The Scottish referendum is a useful precedent. Events during the last few weeks included some surprises which perhaps punters had not anticipated. Most important was the closing of the gap between the Yes and No polling.

This had a dramatic effect on media coverage and on the politics during the run-up to the vote. It also influenced the bookies’ odds (see graphic below), increasing the probability of a Yes outcome by 16 percentage points between the 23rd day and the ninth day before the polls. But then the upward momentum petered out and by the time of the vote the odds had fallen back to more or less where they had started.

Betting probability of a Yes vote in Scottish referendum

Source: oddschecker.com.

On June 5, 18 days before the Brexit vote, the probability of a Leave vote stood at 0.30 or 30%. In Scotland, the probability of a Yes vote at the same point before the independence referendum was slightly lower at 0.20.

While the implied probability of the UK leaving the EU is currently higher than the implied probability of Scotland leaving the UK was at that stage, it will take a bigger and more sustained change of events in the last few days of the campaign than that which happened in Scotland to persuade bookies to offer anything like evens on a vote for Brexit.

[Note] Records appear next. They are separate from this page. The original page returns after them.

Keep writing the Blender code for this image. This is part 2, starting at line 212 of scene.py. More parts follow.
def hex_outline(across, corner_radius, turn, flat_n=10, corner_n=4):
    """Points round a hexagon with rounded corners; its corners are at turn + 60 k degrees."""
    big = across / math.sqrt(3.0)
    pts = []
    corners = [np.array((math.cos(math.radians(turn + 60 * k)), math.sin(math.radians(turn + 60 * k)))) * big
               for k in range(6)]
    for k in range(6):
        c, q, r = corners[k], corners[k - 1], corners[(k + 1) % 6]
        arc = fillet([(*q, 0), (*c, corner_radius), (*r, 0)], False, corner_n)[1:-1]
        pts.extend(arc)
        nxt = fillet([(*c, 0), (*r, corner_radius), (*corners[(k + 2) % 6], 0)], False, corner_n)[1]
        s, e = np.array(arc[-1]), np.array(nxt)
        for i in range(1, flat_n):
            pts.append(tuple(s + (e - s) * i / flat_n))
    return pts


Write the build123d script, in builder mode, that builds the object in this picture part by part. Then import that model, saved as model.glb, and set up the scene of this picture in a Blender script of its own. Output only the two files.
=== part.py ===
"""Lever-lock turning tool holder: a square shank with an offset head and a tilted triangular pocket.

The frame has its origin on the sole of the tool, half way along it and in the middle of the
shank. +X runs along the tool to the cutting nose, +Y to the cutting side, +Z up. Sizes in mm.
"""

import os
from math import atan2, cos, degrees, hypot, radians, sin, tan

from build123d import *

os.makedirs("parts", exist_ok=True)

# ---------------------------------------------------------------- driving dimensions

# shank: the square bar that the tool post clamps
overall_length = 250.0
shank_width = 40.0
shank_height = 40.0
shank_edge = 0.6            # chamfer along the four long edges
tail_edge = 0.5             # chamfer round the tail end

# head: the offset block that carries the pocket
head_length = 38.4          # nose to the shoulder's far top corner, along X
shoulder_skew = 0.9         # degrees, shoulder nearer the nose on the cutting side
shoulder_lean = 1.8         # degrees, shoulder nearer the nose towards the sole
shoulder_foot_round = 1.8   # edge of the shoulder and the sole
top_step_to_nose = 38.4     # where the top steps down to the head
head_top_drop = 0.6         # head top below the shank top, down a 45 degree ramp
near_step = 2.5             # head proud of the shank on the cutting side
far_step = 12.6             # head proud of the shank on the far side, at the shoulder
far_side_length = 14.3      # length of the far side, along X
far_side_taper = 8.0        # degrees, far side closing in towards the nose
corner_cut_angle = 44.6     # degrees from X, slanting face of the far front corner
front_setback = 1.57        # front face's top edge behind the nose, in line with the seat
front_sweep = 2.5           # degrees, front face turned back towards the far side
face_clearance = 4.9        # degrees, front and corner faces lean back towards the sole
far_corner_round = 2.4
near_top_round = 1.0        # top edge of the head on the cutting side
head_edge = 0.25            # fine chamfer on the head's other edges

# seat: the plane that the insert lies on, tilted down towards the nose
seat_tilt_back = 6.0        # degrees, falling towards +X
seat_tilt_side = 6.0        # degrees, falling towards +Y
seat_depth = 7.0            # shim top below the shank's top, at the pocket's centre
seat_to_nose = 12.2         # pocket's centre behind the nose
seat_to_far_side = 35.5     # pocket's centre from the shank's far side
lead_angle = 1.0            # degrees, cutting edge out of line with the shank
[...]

To see whether Johnson, Gove and co can make it happen, bookmark this piece. The graphic on the EU referendum betting odds will keep updating as we near polling day.

Update, June 23

It looks to me that the betting markets have made up their mind that the status quo is the likely outcome. Like in the Scottish referendum, a late surge towards the more radical alternative petered out in the last week of the campaign, perhaps because of the incessant warnings about the potential risks of change.

Based on the odds being offered on different outcomes for the size of the Remain vote, the most likely outcome is Remain 53.5% – Leave 46.5%. Of course there is a margin of error associated with this estimate. Gamblers have a financial incentive in making the correct prediction, but they could be wrong. We will soon know one way or the other.